Литмир - Электронная Библиотека
Содержание  
A
A

В критике «Девятьсот пятый год» был встречен приветливо — существовала еще инерция хвалить почти все, что выходило из-под пера Пастернака, не особенно свирепствовал РАПП, вызывали уважение попытки интеллигентов писать о революции, превращать хронику в стихи и наоборот… ЛЕФ объявил «Девятьсот пятый год» своей большой удачей. Они всегда относились к творчеству как истинные коллективисты: промах есть частный промах, успех есть общий успех. Горький в октябре 1927 года писал Пастернаку, что в этой вещи поэт стал классичнее, что это серьезное завоевание и что особенно хороши две последние главы, которые Пастернак терпеть не мог. Это у них с Горьким повторялось из года в год — полное, нарочитое несовпадение; и в самом деле — Горький всю жизнь стремился стать интеллигентом (но так, чтобы не поссориться с народом), Пастернак стремился перестать им быть (но так, чтобы не отречься от травимого класса). Горький обожал материальные проявления культуры, собирал книги и картины, коллекционерствовал,— Пастернак обожал терять все материальное и не придавал ему большого значения. Горький, по точному замечанию Чуковского, обладал всеми чертами своего Ужа и всеми демагогическими приемами своего Сокола — тогда как Пастернак, всю жизнь защищая Ужей и Дачников, в действительности вел себя совершенным Соколом и не дорожил ни покоем, ни комфортом. Возможно, мешало и то, что каждый по-своему актерствовал и нуждался в благодарном зрителе, и оба слишком хорошо знали приемы этого актерства, чтобы быть друг для друга благодарными зрителями.

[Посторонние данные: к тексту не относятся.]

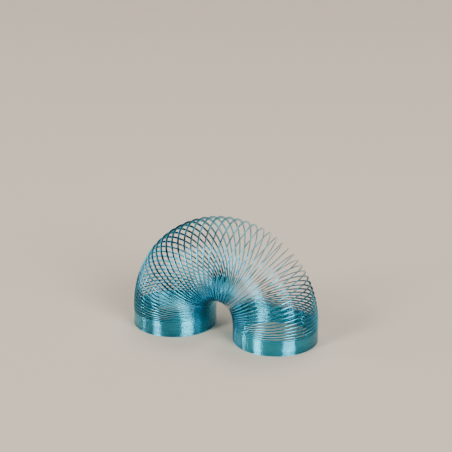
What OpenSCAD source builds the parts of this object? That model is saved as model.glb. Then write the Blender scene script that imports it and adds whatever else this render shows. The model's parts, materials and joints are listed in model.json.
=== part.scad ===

Что до авторских оценок «Девятьсот пятого года»,— есть замечательное письмо к Цветаевой, полное истинно пастернаковского сочетания самоуничижения и гордыни, которое находим во множестве его писем и устных высказываний. Замечая, что истинно верное отношение к «Девятьсот пятому году» лежит где-то между цветаевским ее приватным неодобрением в разговоре с Асей и похвалами в письмах к Пастернаку,— он пишет:

«Этим сказано не то, что вещь — посредственна, а то, что область, в которой можно и надо ее судить,— где-то в стороне, может быть — впереди, и уже по тому одному — гадательна. Завуалированные же осужденья Савича, например, или, еще больше,— Эренбурга меня именно оттого и не трогают, что в их существованьи нет узла, как в твоем и моем, который эта вещь пытается помочь распутать. Один человек тут очень хорошо и неожиданно выразил то, что составляло основную корысть этой книжки. Провести в официальный адрес нечто человечное, правдивое и пр. было задачей едва мыслимой. Если бы это сделали еще два-три человека, лающий стиль официалыцины был бы давно сорван. Но представь, этот мой опыт уже благотворно отразился на некоторой части последних работ Маяковского и Асеева».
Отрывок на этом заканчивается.